Eligió llamarse Francisco, como aquel santo que cantaba a la creación y veía en todo ser humano, en toda criatura, un reflejo del amor divino. Aunque no modificó la doctrina respecto a la ordenación de mujeres ni al celibato de los sacerdotes, abrió los brazos a todos, reconociendo que “todos son hijos de Dios”. Y así es. Quienes vivimos desde dentro esta fe sabemos que la Iglesia no excluye: llama, siempre, al amor y a la conversión. Y eso hizo él: acogió, escuchó, abrazó.

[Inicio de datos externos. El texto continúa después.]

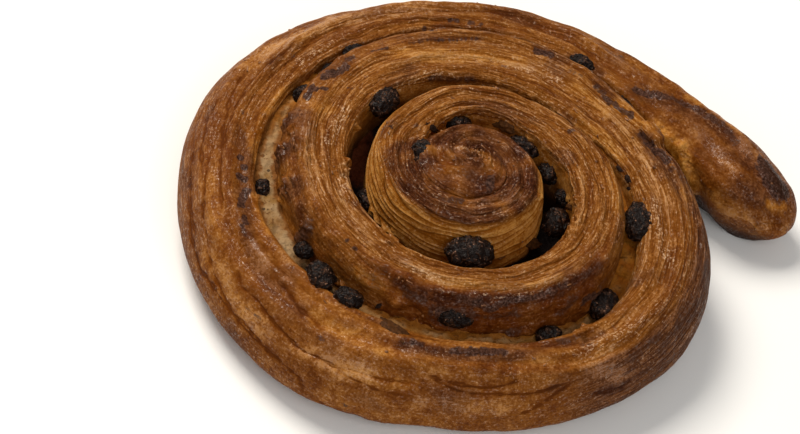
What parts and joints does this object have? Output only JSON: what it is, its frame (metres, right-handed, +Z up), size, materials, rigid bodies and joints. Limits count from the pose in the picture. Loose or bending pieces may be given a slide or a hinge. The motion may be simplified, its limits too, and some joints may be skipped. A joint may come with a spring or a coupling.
{
  "type": "pain aux raisins",
  "caption": "Baked spiral of flaky laminated dough whose outer turn ends in a loose tail, with custard between the turns and raisins set in the custard.",
  "frame": {"origin": "middle of the footprint, on the surface that the pastry rests on", "axes": "+Z up out of the spiral's face, +X along the length, from the round side towards the tail"},
  "size_m": [0.1417, 0.1211, 0.0338],
  "materials": {
    "baked_dough": "browned flaky crust with a thin sugar glaze",
    "custard": "baked pastry cream, pale and crumbly where it shows",
    "raisin_skin": "dark wrinkled skin with a soft sheen"
  },
  "bodies": {
    "root": {"dough": "baked_dough", "custard": "custard", "raisin_01": "raisin_skin", "raisin_02": "raisin_skin", "raisin_03": "raisin_skin", "raisin_04": "raisin_skin", "raisin_05": "raisin_skin", "raisin_06": "raisin_skin", "raisin_07": "raisin_skin", "raisin_08": "raisin_skin", "raisin_09": "raisin_skin", "raisin_10": "raisin_skin", "raisin_11": "raisin_skin", "raisin_12": "raisin_skin", "raisin_13": "raisin_skin", "raisin_14": "raisin_skin", "raisin_15": "raisin_skin", "raisin_16": "raisin_skin", "raisin_17": "raisin_skin", "raisin_18": "raisin_skin", "raisin_19": "raisin_skin", "raisin_20": "raisin_skin", "raisin_21": "raisin_skin", "raisin_22": "raisin_skin"}
  },
  "joints": []
}
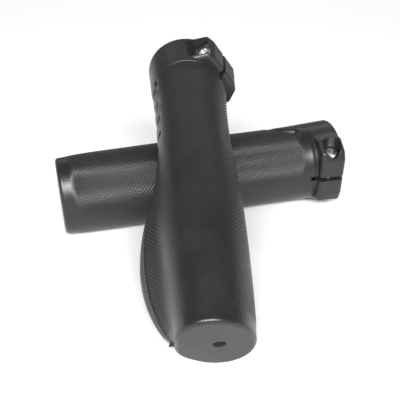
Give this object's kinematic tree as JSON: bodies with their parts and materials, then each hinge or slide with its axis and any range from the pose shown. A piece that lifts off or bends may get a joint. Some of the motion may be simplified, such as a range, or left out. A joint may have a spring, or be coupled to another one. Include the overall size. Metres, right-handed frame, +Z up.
{
  "type": "handlebar grip pair",
  "caption": "Ergonomic bicycle handlebar grips with rubber palm wings, hard core sleeves and slit screw-clamp collars, one lying crossed over the other.",
  "frame": {"origin": "on the floor, at the middle of the crossed pair's bounding box", "axes": "+Z up from the floor; the lower, right-hand grip lies mostly along X with its clamp towards +X; the upper, left-hand grip lies mostly along Y with its closed end towards -Y on the floor and its clamp up and towards +Y"},
  "size_m": [0.1326, 0.1448, 0.0808],
  "materials": {
    "grip_rubber": "matt, finely knurled",
    "core_plastic": "moulded nylon, black",
    "collar_plastic": "moulded, satin black",
    "zinc_steel": "bright zinc plated"
  },
  "bodies": {
    "lower_grip": {"right_core_sleeve": "core_plastic", "right_rubber_grip": "grip_rubber", "right_clamp_collar": "collar_plastic", "right_square_nut": "zinc_steel"},
    "upper_grip": {"left_core_sleeve": "core_plastic", "left_rubber_grip": "grip_rubber", "left_clamp_collar": "collar_plastic", "left_square_nut": "zinc_steel"},
    "right_washer": {"right_screw_washer": "zinc_steel"},
    "right_screw": {"right_clamp_screw": "zinc_steel"},
    "left_washer": {"left_screw_washer": "zinc_steel"},
    "left_screw": {"left_clamp_screw": "zinc_steel"}
  },
  "joints": [
    {"name": "upper_grip_lift", "type": "slide", "parent": "lower_grip", "child": "upper_grip", "axis": [0, 0, 1], "range_m": [0, 0.12]},
    {"name": "right_washer_slide", "type": "slide", "parent": "lower_grip", "child": "right_washer", "axis": [-0.0102, -0.003, 0.9999], "range_m": [0, 0.0013]},
    {"name": "right_screw_turn", "type": "hinge", "parent": "right_washer", "child": "right_screw", "pos_m": [0.0592, 0.04088, 0.02578], "axis": [-0.0102, -0.003, 0.9999], "range_deg": [0, 668.57]},
    {"name": "left_washer_slide", "type": "slide", "parent": "upper_grip", "child": "left_washer", "axis": [0.5215, 0.3535, -0.7766], "range_m": [0, 0.0013]},
    {"name": "left_screw_turn", "type": "hinge", "parent": "left_washer", "child": "left_screw", "pos_m": [0.00857, 0.04866, 0.06191], "axis": [0.5215, 0.3535, -0.7766], "range_deg": [0, 668.57]}
  ],
  "couplings": [
    {"joint": "right_screw_turn", "follows": "right_washer_slide", "rad_per_m": 8975.9},
    {"joint": "left_screw_turn", "follows": "left_washer_slide", "rad_per_m": 8975.9}
  ]
}
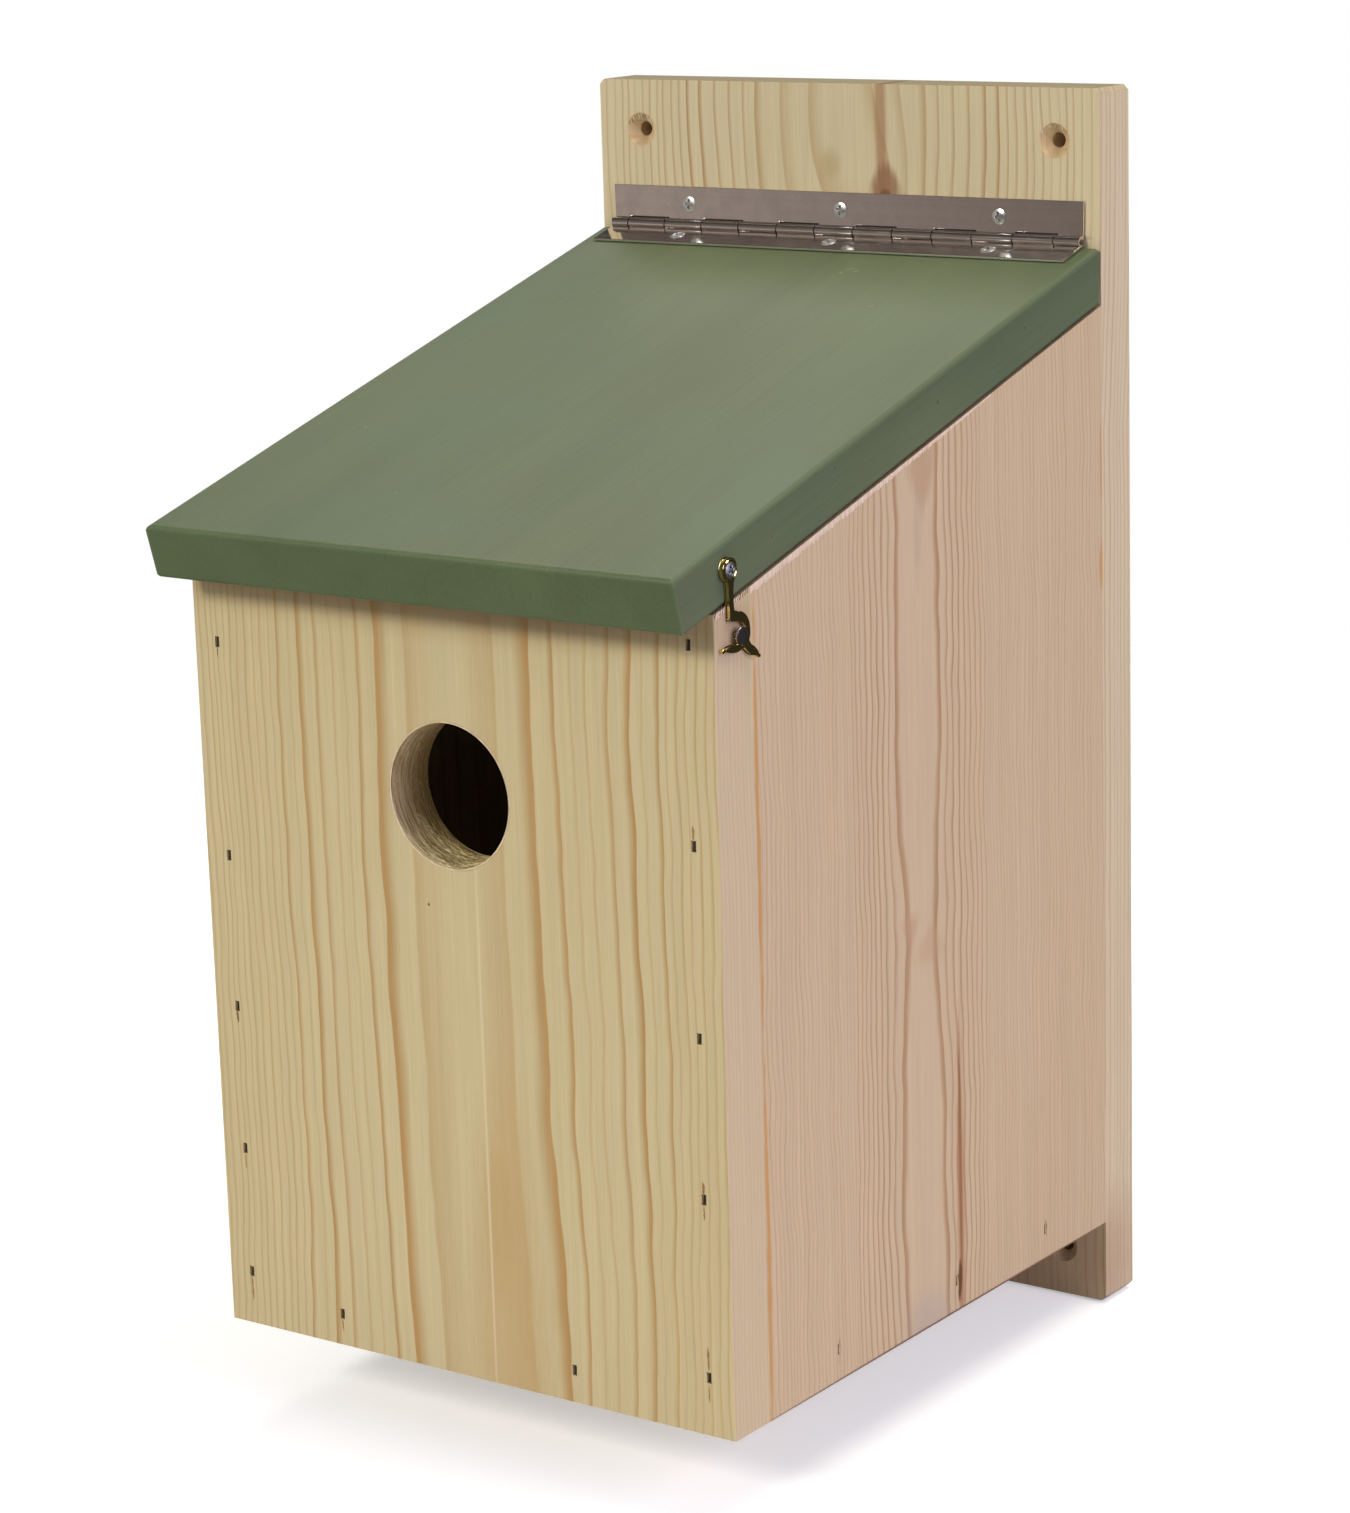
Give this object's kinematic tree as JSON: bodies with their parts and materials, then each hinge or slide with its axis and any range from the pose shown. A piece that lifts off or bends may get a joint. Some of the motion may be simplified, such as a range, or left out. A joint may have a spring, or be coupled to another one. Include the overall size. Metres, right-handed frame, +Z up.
{
  "type": "birdhouse",
  "caption": "Wall-hung wooden nest box with a round entrance, a sloped roof on a piano hinge that lifts open, and a swinging brass hook latch.",
  "frame": {"origin": "centre of the back board's rear face, which lies on the wall; also the centre of the four wall-screw holes", "axes": "+X to the right seen from the front, +Y into the wall, +Z up; the entrance faces -Y"},
  "size_m": [0.1421, 0.1837, 0.29],
  "materials": {
    "pine": "planed bare pine, vertical grain",
    "side_pine": "planed bare pine, fine straight grain",
    "roof_paint": "sage green satin exterior paint on pine",
    "hinge_nickel": "dark bright nickel plated sheet",
    "screw_zinc": "bright zinc plated",
    "hook_brass": "polished stamped brass",
    "peg_nickel": "dark nickel plated",
    "brad_steel": "galvanised brad, sunk"
  },
  "bodies": {
    "box": {"back_board": "pine", "front_panel": "pine", "left_side_panel": "side_pine", "right_side_panel": "side_pine", "floor_panel": "pine", "hinge_back_leaf": "hinge_nickel", "hinge_pin": "hinge_nickel", "hinge_back_screws": "screw_zinc", "latch_peg": "peg_nickel", "front_nails_left": "brad_steel", "front_nails_right": "brad_steel", "front_nails_bottom": "brad_steel", "side_nails_left": "brad_steel", "side_nails_right": "brad_steel", "back_nails_left": "brad_steel", "back_nails_right": "brad_steel", "back_nails_bottom": "brad_steel"},
    "roof": {"roof_panel": "roof_paint", "hinge_roof_leaf": "hinge_nickel", "hinge_roof_screws": "screw_zinc", "latch_screw": "screw_zinc"},
    "hook": {"latch_hook": "hook_brass"}
  },
  "joints": [
    {"name": "roof_hinge", "type": "hinge", "parent": "box", "child": "roof", "pos_m": [0, -0.0145, 0.1104], "axis": [-1, 0, 0], "range_deg": [0, 109]},
    {"name": "latch_hook_pivot", "type": "hinge", "parent": "roof", "child": "hook", "pos_m": [0.071, -0.1656, 0.0607], "axis": [1, 0, 0], "range_deg": [0, 330]}
  ]
}
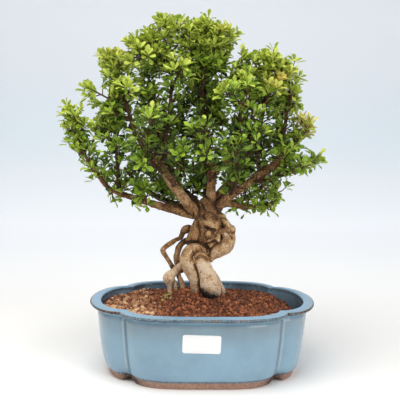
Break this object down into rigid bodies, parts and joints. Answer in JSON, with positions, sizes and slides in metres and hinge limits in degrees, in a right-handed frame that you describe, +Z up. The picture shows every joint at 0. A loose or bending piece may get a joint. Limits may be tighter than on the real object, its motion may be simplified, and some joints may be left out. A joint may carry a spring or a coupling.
{
  "type": "bonsai tree in a glazed pot",
  "caption": "Small-leaved barberry bonsai with a twisted trunk and exposed roots, standing in an oval lobed pot with a wide rim and a light blue glaze.",
  "frame": {"origin": "middle of the underside of the whole object's box, where the pot stands", "axes": "+X along the pot's long side to the right as the tree is seen from its front, +Y to the back, +Z up"},
  "size_m": [0.3072, 0.2098, 0.3944],
  "materials": {
    "glaze": "light blue glossy glaze on fired brown clay, bare clay on the foot",
    "soil_grain": "matt red-brown fired clay grains, moist",
    "bark": "rough weathered bark, cream on its high places and dark brown in its folds",
    "leaf": "half-gloss living leaf, yellow-green on new growth and deep green inside",
    "sticker": "white paper sticker, blank",
    "screen_plastic": "dark moulded plastic"
  },
  "bodies": {
    "root": {"pot": "glaze", "soil": "soil_grain", "tree_wood": "bark", "leafy_stem_01": "leaf", "leafy_stem_02": "leaf", "leafy_stem_03": "leaf", "leafy_stem_04": "leaf", "leafy_stem_05": "leaf", "leafy_stem_06": "leaf", "leafy_stem_07": "leaf", "leafy_stem_08": "leaf", "leafy_stem_09": "leaf", "leafy_stem_10": "leaf", "leafy_stem_11": "leaf", "leafy_stem_12": "leaf", "leafy_stem_13": "leaf", "leafy_stem_14": "leaf", "leafy_stem_15": "leaf", "leafy_stem_16": "leaf", "leafy_stem_17": "leaf", "leafy_stem_18": "leaf", "leafy_stem_19": "leaf", "leafy_stem_20": "leaf", "leafy_stem_21": "leaf", "leafy_stem_22": "leaf", "leafy_stem_23": "leaf", "leafy_stem_24": "leaf", "leafy_stem_25": "leaf", "leafy_stem_26": "leaf", "leafy_stem_27": "leaf", "leafy_stem_28": "leaf", "leafy_stem_29": "leaf", "leafy_stem_30": "leaf", "leafy_stem_31": "leaf", "leafy_stem_32": "leaf", "leafy_stem_33": "leaf", "leafy_stem_34": "leaf", "leafy_stem_35": "leaf", "leafy_stem_36": "leaf", "leafy_stem_37": "leaf", "leafy_stem_38": "leaf", "leafy_stem_39": "leaf", "leafy_stem_40": "leaf", "leafy_stem_41": "leaf", "leafy_stem_42": "leaf", "leafy_stem_43": "leaf", "leafy_stem_44": "leaf", "leafy_stem_45": "leaf", "leafy_stem_46": "leaf", "leafy_stem_47": "leaf", "leafy_stem_48": "leaf", "leafy_stem_49": "leaf", "leafy_stem_50": "leaf", "leafy_stem_51": "leaf", "leafy_stem_52": "leaf", "drain_screen_left": "screen_plastic", "drain_screen_right": "screen_plastic", "label": "sticker"}
  },
  "joints": []
}
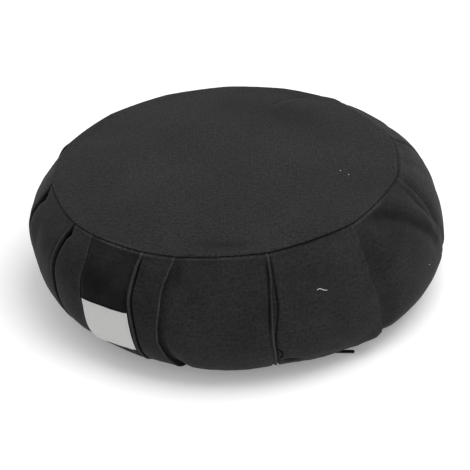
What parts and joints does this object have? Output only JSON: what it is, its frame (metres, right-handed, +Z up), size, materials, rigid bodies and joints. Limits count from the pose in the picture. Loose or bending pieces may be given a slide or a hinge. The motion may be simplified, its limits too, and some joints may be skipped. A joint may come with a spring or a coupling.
{
  "type": "meditation cushion",
  "caption": "Round filled floor cushion: a knife-pleated cloth side between a domed round top panel and a flat base panel, with a blank label and a zip pull.",
  "frame": {"origin": "middle of the flat base, on the surface the cushion rests on", "axes": "+Z up through the top panel, -Y to the front with the label at its left, +X to the right"},
  "size_m": [0.3777, 0.3761, 0.1244],
  "materials": {
    "band_cloth": "matte woven cotton",
    "panel_cloth": "matte woven cotton",
    "label_cloth": "plain woven ribbon",
    "zip_enamel": "satin black enamel"
  },
  "bodies": {
    "root": {"pleated_body": "band_cloth", "top_panel": "panel_cloth", "base_panel": "panel_cloth", "label": "label_cloth", "zip_pull": "zip_enamel"}
  },
  "joints": []
}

Transformó el rostro del Colegio Cardenalicio, llevando el rojo púrpura a rincones antes impensados: Sri Lanka, Congo, Costa de Marfil, Vietnam, Papúa Nueva Guinea. Potenció la presencia misionera en África y Asia. Alzó su voz por la paz en Medio Oriente y fue mediador entre líderes históricos como Mahmoud Abbas y Shimon Peres. Condenó el terrorismo con firmeza, pero también la violencia de represalia, como cuando señaló las acciones de Netanyahu contra el pueblo palestino. No fue un Papa ambiguo: fue un Papa de verdades claras.

Abrió los archivos secretos sobre abusos dentro de la Iglesia. Llamó a esos crímenes por su nombre: “una forma de asesinato psicológico, una cancelación de la infancia”. Los calificó como una llaga, y pidió con vehemencia que se dejara de encubrir. Lloró y besó pies en cárceles; se arrodilló ante líderes tribales para cerrar heridas y sellar la paz. Viajó a más de 60 países, incluido el Perú, donde su presencia llevó alegría, consuelo y esperanza.

Fue, en suma, un hombre bueno, humano, sincero, valiente, de corazón abierto. Un sembrador de unidad, un constructor de puentes, un reflejo palpable de Cristo. Un pastor que caminó con su pueblo, que vivió con humildad la grandeza del Evangelio.

Podría escribir páginas enteras sobre él, pero basta una certeza: Francisco fue un Papa no convencional, que llevó a Cristo en su mente, en su alma y en su pecho. Un Papa de todos, para todos.

Gracias, Francisco, por tu entrega, gracias por tu voz profética y tu ternura de padre. Gracias por ser, para el mundo como el Emmanuel: Dios con nosotros.